Thursday, August 21, 2008

Interesting Day

This morning, I went through the high school orientation with my daughter. I had promised her that I would not sit near her, and I didn't, but to my surprise, when they went to do the abbreviated tour of the classrooms they'd be using starting on Monday, she asked me to come along, so I did. Most of the classes were not surprising, but two -- French and Science -- scared me. The instructor in French is from France, and she spoke for twenty seconds in fluent French to the class -- most of whom, my daughter included, didn't get it. She seemed surprised at that. And the Science instructor -- oh, my lord. He said it was a fast, intense course, and they'd likely think that their text was a college text. My daughter likes science, but she likes middle school science. This is a whole nother ball of wax.

I learned that I'm going to be a supervisor at one of our local polling places, come next election. In fact, the supervisor.

And my wife learned today that yet another person has been laid off from her group. So far as they know, this was a drive-by firing, no reason, of a guy who was good at his job and well-regarded. You can just imagine what this does for her mood. Ah, EDS, whatever happened to your employee-oriented-ethic? Dead and buried these many years, I expect.

4 comments:

Lone Chatelaine said...

I don't think I could pass in school nowadays. It's gotten much more intense. College level in high school is not just for honors classes anymore.

My company will probably lay off again in November. I've learned to read the signs after layoffs every year for four years now. It's very disheartening.

Cerulean Bill said...

This is an advanced class, which causes me a little concern. Well, ok, a lot of concern. My daughter is smart, but not brilliant, and I think thats what this guy routinely expects.

As for the other -- yes, it sucks, to use a work that I try to keep my daughter from using. Never used to believe in unions, but I do now.

Unknown said...

We used to vie for French-class detention - so we could get to oggle, er, admire, er learn more French from our French French teacher.

The next year we had the Principle's wife; what a crone!

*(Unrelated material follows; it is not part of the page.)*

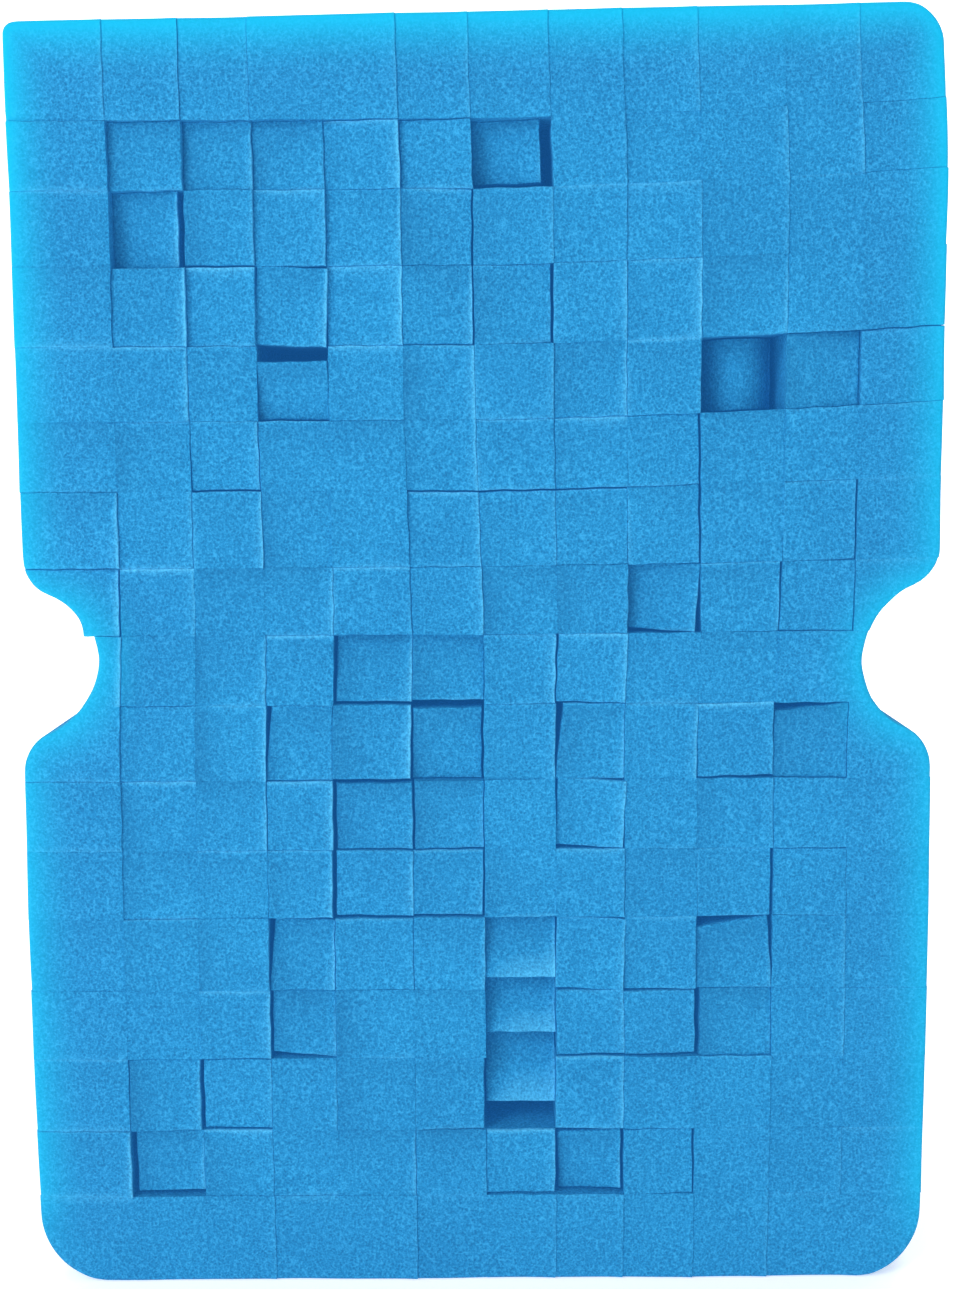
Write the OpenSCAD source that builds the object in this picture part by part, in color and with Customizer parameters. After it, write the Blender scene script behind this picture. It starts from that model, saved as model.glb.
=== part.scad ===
// Cross-cut foam wash sponge, standing on its short end.
// X runs across the face, Z up the long side, and Y from the fingered face to the uncut back.
// Two sets of knife slits, cut from the face, leave a grid of square foam fingers on a web.
// Each row of fingers stands on its own strip of web, and the strips hinge along the back face,
// which is how the one block of foam bends. Row 1 is the lowest, column 1 the leftmost.

/* [Block] */
// Width across the face
width = 159; // [130:1:200]
// Height along the long side
height = 224; // [185:1:280]
// Thickness from the fingered face to the back
thickness = 64; // [50:1:90]
// How much higher the right end of the top edge stands than the left
top_rise = 2.4; // [0:0.2:4]

/* [Knife cuts] */
// Uncut web behind the fingers
web = 16; // [10:1:20]
// Width of a knife slit
slit = 0.4; // [0.3:0.1:0.6]
// Foam left of the first upright slit
left_strip = 17; // [15:0.5:22]
// Foam right of the last upright slit
right_strip = 15; // [15:0.5:22]
// Foam below the lowest level slit
bottom_strip = 16; // [14:0.5:22]
// Foam above the highest level slit
top_strip = 17.5; // [14:0.5:22]

/* [Outline] */
// Radius of the two bottom corners
bottom_corner = 12.5; // [4:0.5:13]
// Radius of the top corner on the right
top_right_corner = 7; // [3:0.5:12]
// Radius of the top corner on the left
top_left_corner = 2; // [1:0.5:12]
// Height of the two finger grips above the bottom
grip_height = 113; // [60:1:130]
// Radius of each grip's round bottom
grip_radius = 13.5; // [12:0.5:18]
// Depth of each grip below the block's side
grip_depth = 13; // [8:0.5:14]
// Radius of the rounded lips of each grip
grip_lip = 7; // [3:0.5:10]

/* [Displaced fingers] */
// How much deeper a displaced finger can be pressed
press_travel = 8; // [2:0.5:10]
// Space between a displaced finger's root and the web
root_gap = 1; // [0.8:0.1:2]
// A finger that lies at least this far behind the face is a pressed one, and others lean
pressed_from = 1; // [0.9:0.1:1]

/* [Hidden] */
rows = 17;
columns = 12;
foam_blue = "#2f95d6";
web_blue = "#2b8ccb";
loose_blue = "#3a9bd8";
$fn = 96;

front = -thickness / 2;
back = thickness / 2;
root = back - web;
finger_length = root - front;

// The slits divide what the four strips leave into equal cells, to a hundredth of a millimetre
function hundredths(value) = round(value * 100) / 100;
cell_w = hundredths((width - left_strip - right_strip) / (columns - 2));
cell_h = hundredths((height - bottom_strip - top_strip) / (rows - 2));

// The displaced fingers, one a line: row, column, how far the tip lies behind the face, how far it
// leans to the right and up, how much narrower and lower it is than its cell, clockwise twist
LOOSE = [
    [16, 2, 1, 0, 0, 0, 0, 0],
    [16, 3, 1.6, 0, 0, 0, 0, 0],
    [16, 4, 1.2, 0, 0, 0, 0, 0],
    [16, 7, 3, -2, 1, 2.2, 1.2, 1],
    [15, 2, 3, -1.6, 0, 1.6, 0, 0],
    [13, 4, 0.8, 0, -2.4, 0, 2.4, 0],
    [13, 10, 4.5, -0.6, 0, 0.8, 0, 0],
    [13, 11, 1.2, 0, 0, 0, 0, 0],
    [10, 9, 1.5, -0.8, 0.4, 0.8, 0.4, 3],
    [9, 5, 1.5, 0.8, 0.8, 1, 1, 1],
    [9, 6, 1.5, 0, 0.8, 0.4, 1, 1],
    [8, 4, 0.6, 0.8, 0, 0.8, 0, 2],
    [8, 6, 1.5, -0.4, -0.8, 0.4, 0.8, 0],
    [8, 8, 0.6, 0.8, 0, 0.8, 0, 2],
    [8, 11, 0.6, 0, -0.8, 0, 0.8, -2],
    [7, 5, 0.8, 0.6, -0.5, 0.6, 0.5, 0],
    [7, 6, 0.8, 0.6, 0, 0.6, 0, 0],
    [5, 4, 1, 0.6, 0, 0.6, 0, 2],
    [5, 7, 1.5, 0, 1.9, 0, 1.7, 0],
    [5, 10, 0.6, -0.8, -0.8, 0.8, 0.8, -6],
    [4, 4, 0.8, 0.5, 1.4, 0.5, 1.4, 0],
    [4, 7, 3, 0, 4, 0, 2.4, 0],
    [4, 10, 0.6, 1.2, 0, 1.2, 0, 0],
    [3, 7, 4, 0, 3.9, 0, 0, 0],
    [2, 2, 0.8, 0.9, 0.9, 0.9, 0.9, -1],
    [2, 8, 1.2, -0.4, -0.6, 0.6, 0.8, -2],
];

function sink(f) = f[2];
function lean_x(f) = f[3];
function lean_z(f) = f[4];
function trim_x(f) = f[5];
function trim_z(f) = f[6];
function twist(f) = f[7];

// Where the cells meet: x_at(c) is the right side of column c, z_at(r) the top of row r
function x_at(c) = c <= 0 ? -width / 2
    : c >= columns ? width / 2
    : -width / 2 + left_strip + cell_w * (c - 1);
function z_at(r) = r <= 0 ? 0
    : r >= rows ? height
    : bottom_strip + cell_h * (r - 1);
function middle_x(c) = (x_at(c - 1) + x_at(c)) / 2;
function middle_z(r) = (z_at(r - 1) + z_at(r)) / 2;
function is_loose(r, c) = len([for (f = LOOSE) if (f[0] == r && f[1] == c) f]) > 0;

function two(n) = n < 10 ? str("0", n) : str(n);
function web_name(r) = str("back_web_", two(r));
function row_name(r) = str("finger_row_", two(r));
function loose_name(f) = str("finger_r", two(f[0]), "_c", two(f[1]));

// What a corner of radius r loses: the square beyond the arc, for a corner at the origin
// whose block lies towards -X and -Y
module corner_loss(r) {
    difference() {
        translate([-r, -r]) square(2 * r);
        translate([-r, -r]) circle(r);
    }
}

// A half-round grip with rounded lips, for a block whose side is the line x = 0
module grip_loss() {
    beyond = grip_radius - grip_depth;
    lip_rise = sqrt(pow(grip_radius + grip_lip, 2) - pow(grip_lip + beyond, 2));
    translate([beyond, 0]) circle(grip_radius);
    difference() {
        polygon([
            [beyond, 0],
            [-grip_lip, lip_rise],
            [grip_radius, lip_rise],
            [grip_radius, -lip_rise],
            [-grip_lip, -lip_rise],
        ]);
        for (side = [-1, 1]) translate([-grip_lip, side * lip_rise]) circle(grip_lip);
    }
}

// The block's outline, drawn with its height along Y
module outline() {
    // where the sloping top edge meets a corner's arc
    slope = top_rise / width;
    right_drop = slope * top_right_corner + top_right_corner * (sqrt(1 + slope * slope) - 1);
    difference() {
        polygon([
            [-width / 2, 0],
            [width / 2, 0],
            [width / 2, height],
            [-width / 2, height - top_rise],
        ]);
        translate([width / 2, height - right_drop]) corner_loss(top_right_corner);
        translate([-width / 2, height - top_rise]) mirror([1, 0]) corner_loss(top_left_corner);
        translate([width / 2, 0]) mirror([0, 1]) corner_loss(bottom_corner);
        translate([-width / 2, 0]) rotate(180) corner_loss(bottom_corner);
        translate([width / 2, grip_height]) grip_loss();
        translate([-width / 2, grip_height]) mirror([1, 0]) grip_loss();
    }
}

// The uncut block between two depths
module block(from, to) {
    translate([0, to, 0]) rotate([90, 0, 0]) linear_extrude(to - from) outline();
}

// The strip of web behind row r
module back_web(r) {
    color(web_blue) intersection() {
        translate([-width / 2, root, z_at(r - 1)])
            cube([width, web, z_at(r) - z_at(r - 1)]);
        block(root, back);
    }
}

// The space of one finger, half a slit inside its cell wherever a knife has passed
module finger_space(r, c) {
    x0 = x_at(c - 1) + (c > 1 ? slit / 2 : 0);
    x1 = x_at(c) - (c < columns ? slit / 2 : 0);
    z0 = z_at(r - 1) + (r > 1 ? slit / 2 : 0);
    z1 = z_at(r) - (r < rows ? slit / 2 : 0);
    translate([x0, front, z0]) cube([x1 - x0, finger_length, z1 - z0]);
}

module upright_finger(r, c) {
    if (r == 1 || r == rows || c == 1 || c == columns) {
        intersection() {
            finger_space(r, c);
            block(front, root);
        }
    } else {
        finger_space(r, c);
    }
}

// All the fingers of row r that stand flush with the face
module finger_row(r) {
    color(foam_blue) for (c = [1 : columns]) {
        if (!is_loose(r, c)) upright_finger(r, c);
    }
}

// A finger that has slipped behind the face or leans. Its centre line starts at the web, on the
// side of its cell that it leans away from, and it stops short of the web by its travel
module loose_finger(f) {
    swing = norm([lean_x(f), lean_z(f)]);
    reach = finger_length - sink(f);
    short = root_gap + (sink(f) >= pressed_from ? press_travel : 0);
    corner = cos(twist(f)) + sin(abs(twist(f)));
    w = (cell_w - slit - trim_x(f)) / corner;
    h = (cell_h - slit - trim_z(f)) / corner;
    color(loose_blue)
        translate([
            middle_x(f[1]) - sign(lean_x(f)) * trim_x(f) / 2,
            root,
            middle_z(f[0]) - sign(lean_z(f)) * trim_z(f) / 2
        ])
        rotate(a = atan(swing / reach), v = swing > 0 ? [-lean_z(f), 0, lean_x(f)] : [1, 0, 0])
        rotate([0, twist(f), 0])
        translate([-w / 2, -reach, -h / 2])
        cube([w, reach - short, h]);
}

for (r = [1 : rows]) {
    back_web(r);
    finger_row(r);
}
for (f = LOOSE) {
    loose_finger(f);
}
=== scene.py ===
"""A cross-cut foam wash sponge that stands on its short end.

The frame gives every size: the strips of web, the rows of fingers and the displaced fingers.
The foam is built over them as soft, uneven pieces. Each row of flush fingers is one piece, each
displaced finger is one, and the web is a chain of links from the middle of one row to the next.
"""

import math

import bpy
import numpy as np
from mathutils import Matrix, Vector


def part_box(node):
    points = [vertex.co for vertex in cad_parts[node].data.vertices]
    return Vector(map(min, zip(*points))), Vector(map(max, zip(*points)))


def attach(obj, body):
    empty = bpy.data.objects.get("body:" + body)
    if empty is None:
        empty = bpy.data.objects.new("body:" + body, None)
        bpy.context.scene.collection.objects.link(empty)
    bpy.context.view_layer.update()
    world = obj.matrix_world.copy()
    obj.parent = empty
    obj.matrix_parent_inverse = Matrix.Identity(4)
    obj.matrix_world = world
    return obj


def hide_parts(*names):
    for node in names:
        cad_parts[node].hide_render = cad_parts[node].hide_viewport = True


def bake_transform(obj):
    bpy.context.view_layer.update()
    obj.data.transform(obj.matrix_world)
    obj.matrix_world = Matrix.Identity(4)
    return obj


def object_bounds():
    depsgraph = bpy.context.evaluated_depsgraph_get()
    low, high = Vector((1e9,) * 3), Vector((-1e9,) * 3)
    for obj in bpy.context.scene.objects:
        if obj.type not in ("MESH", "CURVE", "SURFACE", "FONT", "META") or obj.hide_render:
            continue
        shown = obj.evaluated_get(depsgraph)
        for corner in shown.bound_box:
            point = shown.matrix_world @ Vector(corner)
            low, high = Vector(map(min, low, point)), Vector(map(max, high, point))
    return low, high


MM = 0.001
SAME = 0.02 * MM  # what lies closer than this is at one place
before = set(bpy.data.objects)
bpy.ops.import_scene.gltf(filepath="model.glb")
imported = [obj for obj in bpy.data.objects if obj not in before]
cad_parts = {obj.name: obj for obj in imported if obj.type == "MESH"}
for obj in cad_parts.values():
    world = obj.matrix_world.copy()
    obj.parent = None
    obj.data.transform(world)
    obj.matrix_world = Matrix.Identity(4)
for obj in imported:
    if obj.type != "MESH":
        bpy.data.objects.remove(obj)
cad_low, cad_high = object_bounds()
chance = np.random.default_rng(204)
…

EDS? Employee oriented? Since when? Last I worked with them, they were every bit as capricious as EMC.

Carolyn Ann

Cerulean Bill said...

They really did used to be. I started working there about eight years after the company was founded, and it was still likely to run into Perot from time to time. They played up when they did something helpful or extraordinary, but they did do it, which was a nice feeling. Once the company was big enough to be sold to GM, a lot of that warmth disappeared, and by the time the company was independent again, it was pretty much infected with the GM virus - standards, auditors, and many, many layers of management.